#### [STATED GOAL]
Print all of the data exactly as written.

#### [RAW DATA]
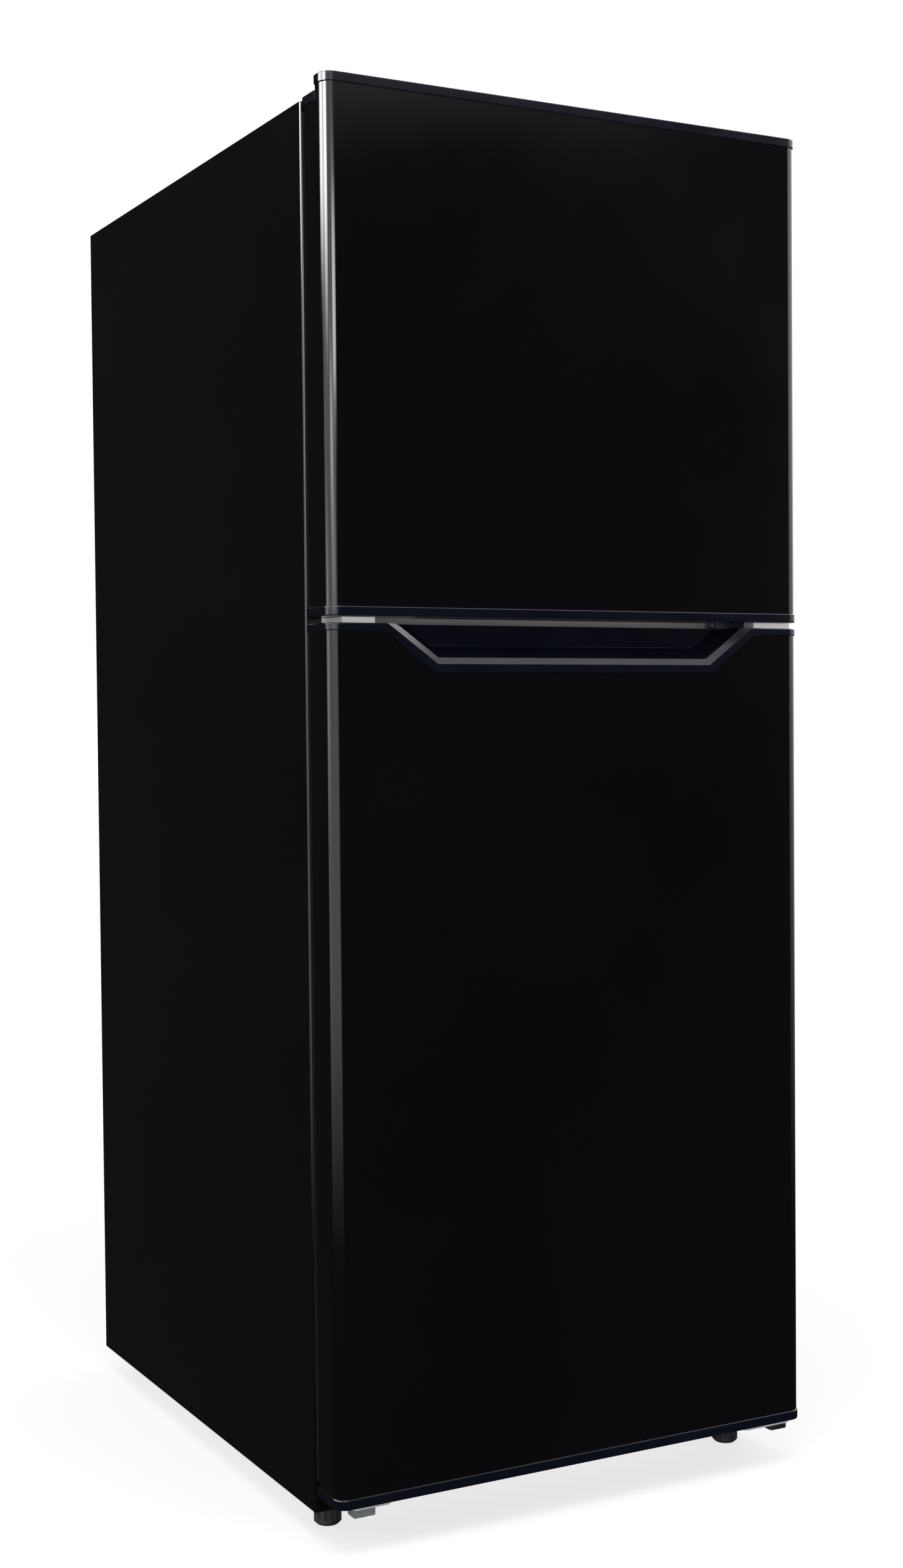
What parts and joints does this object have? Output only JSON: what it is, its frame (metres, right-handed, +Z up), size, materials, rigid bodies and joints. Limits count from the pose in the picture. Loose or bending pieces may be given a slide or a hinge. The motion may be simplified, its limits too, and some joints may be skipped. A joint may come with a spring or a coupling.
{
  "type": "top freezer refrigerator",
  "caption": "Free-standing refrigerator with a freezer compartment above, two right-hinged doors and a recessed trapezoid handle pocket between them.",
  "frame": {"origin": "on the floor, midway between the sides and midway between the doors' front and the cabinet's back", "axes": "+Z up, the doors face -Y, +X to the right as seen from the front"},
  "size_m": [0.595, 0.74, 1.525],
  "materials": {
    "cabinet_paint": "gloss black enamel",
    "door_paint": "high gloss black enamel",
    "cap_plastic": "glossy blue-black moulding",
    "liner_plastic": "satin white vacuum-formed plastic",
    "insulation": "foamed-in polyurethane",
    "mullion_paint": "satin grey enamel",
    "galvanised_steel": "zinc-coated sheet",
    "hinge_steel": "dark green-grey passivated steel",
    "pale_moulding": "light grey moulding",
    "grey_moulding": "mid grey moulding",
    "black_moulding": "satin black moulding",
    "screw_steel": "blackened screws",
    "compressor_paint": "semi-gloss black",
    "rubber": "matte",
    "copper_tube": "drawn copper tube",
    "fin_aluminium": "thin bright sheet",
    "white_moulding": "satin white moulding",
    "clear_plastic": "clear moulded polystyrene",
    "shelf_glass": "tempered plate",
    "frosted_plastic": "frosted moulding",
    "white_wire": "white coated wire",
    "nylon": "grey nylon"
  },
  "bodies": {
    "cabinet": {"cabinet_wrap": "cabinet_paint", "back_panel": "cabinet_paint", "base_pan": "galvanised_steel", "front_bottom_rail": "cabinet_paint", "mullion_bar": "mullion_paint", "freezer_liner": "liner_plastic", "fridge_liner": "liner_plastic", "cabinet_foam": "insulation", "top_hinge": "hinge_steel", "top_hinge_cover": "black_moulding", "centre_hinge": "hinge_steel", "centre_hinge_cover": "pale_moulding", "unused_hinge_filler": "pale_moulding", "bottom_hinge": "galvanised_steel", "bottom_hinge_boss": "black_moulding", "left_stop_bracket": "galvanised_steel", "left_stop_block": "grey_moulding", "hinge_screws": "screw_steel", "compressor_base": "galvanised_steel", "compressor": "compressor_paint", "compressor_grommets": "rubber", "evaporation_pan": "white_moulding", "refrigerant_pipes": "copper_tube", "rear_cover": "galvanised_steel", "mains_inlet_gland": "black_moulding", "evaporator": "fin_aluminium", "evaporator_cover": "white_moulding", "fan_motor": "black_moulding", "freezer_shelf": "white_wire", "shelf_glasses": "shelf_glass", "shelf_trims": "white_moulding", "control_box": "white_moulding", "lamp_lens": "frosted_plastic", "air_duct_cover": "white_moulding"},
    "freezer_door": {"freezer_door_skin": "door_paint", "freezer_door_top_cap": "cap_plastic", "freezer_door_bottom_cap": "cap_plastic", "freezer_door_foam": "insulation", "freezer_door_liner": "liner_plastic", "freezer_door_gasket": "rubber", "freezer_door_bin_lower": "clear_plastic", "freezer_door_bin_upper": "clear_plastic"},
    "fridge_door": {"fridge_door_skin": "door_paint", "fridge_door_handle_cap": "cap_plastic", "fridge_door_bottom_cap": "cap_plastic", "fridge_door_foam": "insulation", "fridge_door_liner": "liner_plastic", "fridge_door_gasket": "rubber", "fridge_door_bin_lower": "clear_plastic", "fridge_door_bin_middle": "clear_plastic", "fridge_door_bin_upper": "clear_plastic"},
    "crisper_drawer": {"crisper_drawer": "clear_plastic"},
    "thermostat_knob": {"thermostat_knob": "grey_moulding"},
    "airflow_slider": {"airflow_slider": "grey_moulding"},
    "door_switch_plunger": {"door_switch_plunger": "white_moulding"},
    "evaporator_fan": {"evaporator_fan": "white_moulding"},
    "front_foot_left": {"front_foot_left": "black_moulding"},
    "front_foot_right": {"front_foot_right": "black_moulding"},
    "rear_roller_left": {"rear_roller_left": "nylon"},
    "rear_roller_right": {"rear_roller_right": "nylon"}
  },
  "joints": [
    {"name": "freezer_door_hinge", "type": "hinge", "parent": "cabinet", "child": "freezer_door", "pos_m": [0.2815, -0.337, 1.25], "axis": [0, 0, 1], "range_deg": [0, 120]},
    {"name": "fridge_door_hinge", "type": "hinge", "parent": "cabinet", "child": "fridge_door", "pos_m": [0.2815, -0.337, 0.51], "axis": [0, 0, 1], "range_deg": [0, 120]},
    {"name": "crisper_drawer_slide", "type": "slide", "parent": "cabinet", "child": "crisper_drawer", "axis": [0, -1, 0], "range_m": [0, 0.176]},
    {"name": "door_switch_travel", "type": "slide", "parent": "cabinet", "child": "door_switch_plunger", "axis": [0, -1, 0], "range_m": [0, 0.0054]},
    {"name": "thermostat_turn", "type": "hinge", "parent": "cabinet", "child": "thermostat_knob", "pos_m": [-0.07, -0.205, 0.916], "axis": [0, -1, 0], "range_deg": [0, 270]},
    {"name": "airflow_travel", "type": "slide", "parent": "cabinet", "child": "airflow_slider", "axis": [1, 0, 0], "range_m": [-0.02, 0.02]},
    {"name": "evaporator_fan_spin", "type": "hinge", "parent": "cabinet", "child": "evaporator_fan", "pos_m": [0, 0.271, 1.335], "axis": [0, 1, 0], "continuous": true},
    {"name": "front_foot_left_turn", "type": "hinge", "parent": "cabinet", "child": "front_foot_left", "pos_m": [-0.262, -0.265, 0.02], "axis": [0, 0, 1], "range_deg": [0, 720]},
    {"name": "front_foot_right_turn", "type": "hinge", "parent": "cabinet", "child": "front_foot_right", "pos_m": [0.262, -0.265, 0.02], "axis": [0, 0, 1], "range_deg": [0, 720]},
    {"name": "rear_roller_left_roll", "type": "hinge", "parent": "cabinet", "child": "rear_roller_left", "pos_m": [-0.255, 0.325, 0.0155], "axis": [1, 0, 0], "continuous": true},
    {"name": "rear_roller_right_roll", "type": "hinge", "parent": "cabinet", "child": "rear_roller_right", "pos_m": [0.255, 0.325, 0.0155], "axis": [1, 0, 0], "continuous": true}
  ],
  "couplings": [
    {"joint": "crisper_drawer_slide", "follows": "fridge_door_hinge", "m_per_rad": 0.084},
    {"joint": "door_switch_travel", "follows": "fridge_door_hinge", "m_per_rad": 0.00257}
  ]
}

#### [EXERCISE RESPONSE]
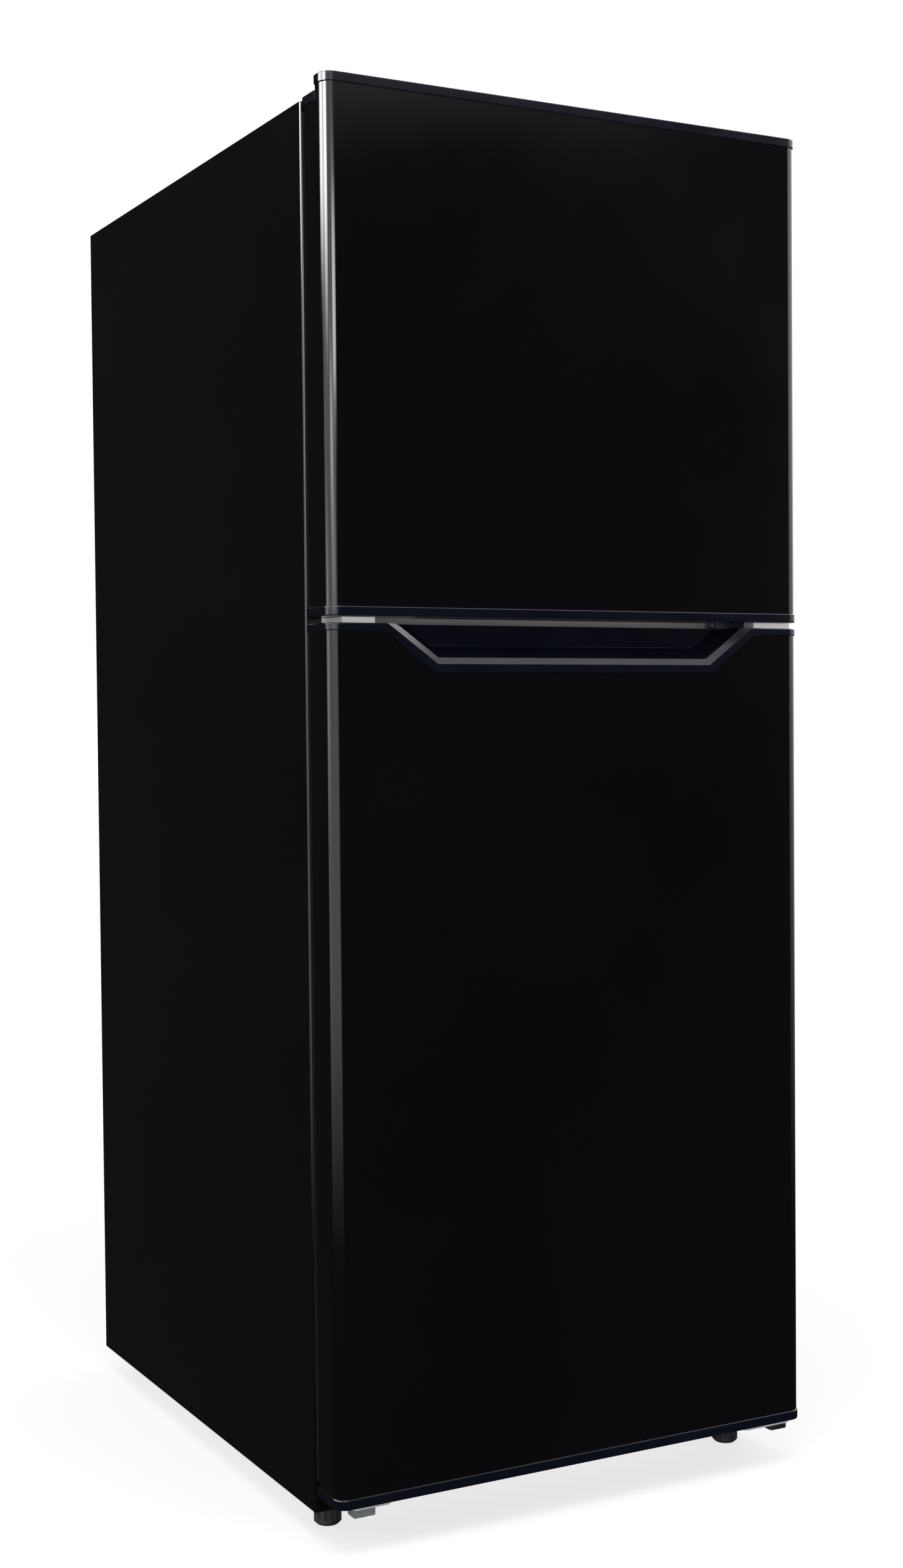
What parts and joints does this object have? Output only JSON: what it is, its frame (metres, right-handed, +Z up), size, materials, rigid bodies and joints. Limits count from the pose in the picture. Loose or bending pieces may be given a slide or a hinge. The motion may be simplified, its limits too, and some joints may be skipped. A joint may come with a spring or a coupling.
{
  "type": "top freezer refrigerator",
  "caption": "Free-standing refrigerator with a freezer compartment above, two right-hinged doors and a recessed trapezoid handle pocket between them.",
  "frame": {"origin": "on the floor, midway between the sides and midway between the doors' front and the cabinet's back", "axes": "+Z up, the doors face -Y, +X to the right as seen from the front"},
  "size_m": [0.595, 0.74, 1.525],
  "materials": {
    "cabinet_paint": "gloss black enamel",
    "door_paint": "high gloss black enamel",
    "cap_plastic": "glossy blue-black moulding",
    "liner_plastic": "satin white vacuum-formed plastic",
    "insulation": "foamed-in polyurethane",
    "mullion_paint": "satin grey enamel",
    "galvanised_steel": "zinc-coated sheet",
    "hinge_steel": "dark green-grey passivated steel",
    "pale_moulding": "light grey moulding",
    "grey_moulding": "mid grey moulding",
    "black_moulding": "satin black moulding",
    "screw_steel": "blackened screws",
    "compressor_paint": "semi-gloss black",
    "rubber": "matte",
    "copper_tube": "drawn copper tube",
    "fin_aluminium": "thin bright sheet",
    "white_moulding": "satin white moulding",
    "clear_plastic": "clear moulded polystyrene",
    "shelf_glass": "tempered plate",
    "frosted_plastic": "frosted moulding",
    "white_wire": "white coated wire",
    "nylon": "grey nylon"
  },
  "bodies": {
    "cabinet": {"cabinet_wrap": "cabinet_paint", "back_panel": "cabinet_paint", "base_pan": "galvanised_steel", "front_bottom_rail": "cabinet_paint", "mullion_bar": "mullion_paint", "freezer_liner": "liner_plastic", "fridge_liner": "liner_plastic", "cabinet_foam": "insulation", "top_hinge": "hinge_steel", "top_hinge_cover": "black_moulding", "centre_hinge": "hinge_steel", "centre_hinge_cover": "pale_moulding", "unused_hinge_filler": "pale_moulding", "bottom_hinge": "galvanised_steel", "bottom_hinge_boss": "black_moulding", "left_stop_bracket": "galvanised_steel", "left_stop_block": "grey_moulding", "hinge_screws": "screw_steel", "compressor_base": "galvanised_steel", "compressor": "compressor_paint", "compressor_grommets": "rubber", "evaporation_pan": "white_moulding", "refrigerant_pipes": "copper_tube", "rear_cover": "galvanised_steel", "mains_inlet_gland": "black_moulding", "evaporator": "fin_aluminium", "evaporator_cover": "white_moulding", "fan_motor": "black_moulding", "freezer_shelf": "white_wire", "shelf_glasses": "shelf_glass", "shelf_trims": "white_moulding", "control_box": "white_moulding", "lamp_lens": "frosted_plastic", "air_duct_cover": "white_moulding"},
    "freezer_door": {"freezer_door_skin": "door_paint", "freezer_door_top_cap": "cap_plastic", "freezer_door_bottom_cap": "cap_plastic", "freezer_door_foam": "insulation", "freezer_door_liner": "liner_plastic", "freezer_door_gasket": "rubber", "freezer_door_bin_lower": "clear_plastic", "freezer_door_bin_upper": "clear_plastic"},
    "fridge_door": {"fridge_door_skin": "door_paint", "fridge_door_handle_cap": "cap_plastic", "fridge_door_bottom_cap": "cap_plastic", "fridge_door_foam": "insulation", "fridge_door_liner": "liner_plastic", "fridge_door_gasket": "rubber", "fridge_door_bin_lower": "clear_plastic", "fridge_door_bin_middle": "clear_plastic", "fridge_door_bin_upper": "clear_plastic"},
    "crisper_drawer": {"crisper_drawer": "clear_plastic"},
    "thermostat_knob": {"thermostat_knob": "grey_moulding"},
    "airflow_slider": {"airflow_slider": "grey_moulding"},
    "door_switch_plunger": {"door_switch_plunger": "white_moulding"},
    "evaporator_fan": {"evaporator_fan": "white_moulding"},
    "front_foot_left": {"front_foot_left": "black_moulding"},
    "front_foot_right": {"front_foot_right": "black_moulding"},
    "rear_roller_left": {"rear_roller_left": "nylon"},
    "rear_roller_right": {"rear_roller_right": "nylon"}
  },
  "joints": [
    {"name": "freezer_door_hinge", "type": "hinge", "parent": "cabinet", "child": "freezer_door", "pos_m": [0.2815, -0.337, 1.25], "axis": [0, 0, 1], "range_deg": [0, 120]},
    {"name": "fridge_door_hinge", "type": "hinge", "parent": "cabinet", "child": "fridge_door", "pos_m": [0.2815, -0.337, 0.51], "axis": [0, 0, 1], "range_deg": [0, 120]},
    {"name": "crisper_drawer_slide", "type": "slide", "parent": "cabinet", "child": "crisper_drawer", "axis": [0, -1, 0], "range_m": [0, 0.176]},
    {"name": "door_switch_travel", "type": "slide", "parent": "cabinet", "child": "door_switch_plunger", "axis": [0, -1, 0], "range_m": [0, 0.0054]},
    {"name": "thermostat_turn", "type": "hinge", "parent": "cabinet", "child": "thermostat_knob", "pos_m": [-0.07, -0.205, 0.916], "axis": [0, -1, 0], "range_deg": [0, 270]},
    {"name": "airflow_travel", "type": "slide", "parent": "cabinet", "child": "airflow_slider", "axis": [1, 0, 0], "range_m": [-0.02, 0.02]},
    {"name": "evaporator_fan_spin", "type": "hinge", "parent": "cabinet", "child": "evaporator_fan", "pos_m": [0, 0.271, 1.335], "axis": [0, 1, 0], "continuous": true},
    {"name": "front_foot_left_turn", "type": "hinge", "parent": "cabinet", "child": "front_foot_left", "pos_m": [-0.262, -0.265, 0.02], "axis": [0, 0, 1], "range_deg": [0, 720]},
    {"name": "front_foot_right_turn", "type": "hinge", "parent": "cabinet", "child": "front_foot_right", "pos_m": [0.262, -0.265, 0.02], "axis": [0, 0, 1], "range_deg": [0, 720]},
    {"name": "rear_roller_left_roll", "type": "hinge", "parent": "cabinet", "child": "rear_roller_left", "pos_m": [-0.255, 0.325, 0.0155], "axis": [1, 0, 0], "continuous": true},
    {"name": "rear_roller_right_roll", "type": "hinge", "parent": "cabinet", "child": "rear_roller_right", "pos_m": [0.255, 0.325, 0.0155], "axis": [1, 0, 0], "continuous": true}
  ],
  "couplings": [
    {"joint": "crisper_drawer_slide", "follows": "fridge_door_hinge", "m_per_rad": 0.084},
    {"joint": "door_switch_travel", "follows": "fridge_door_hinge", "m_per_rad": 0.00257}
  ]
}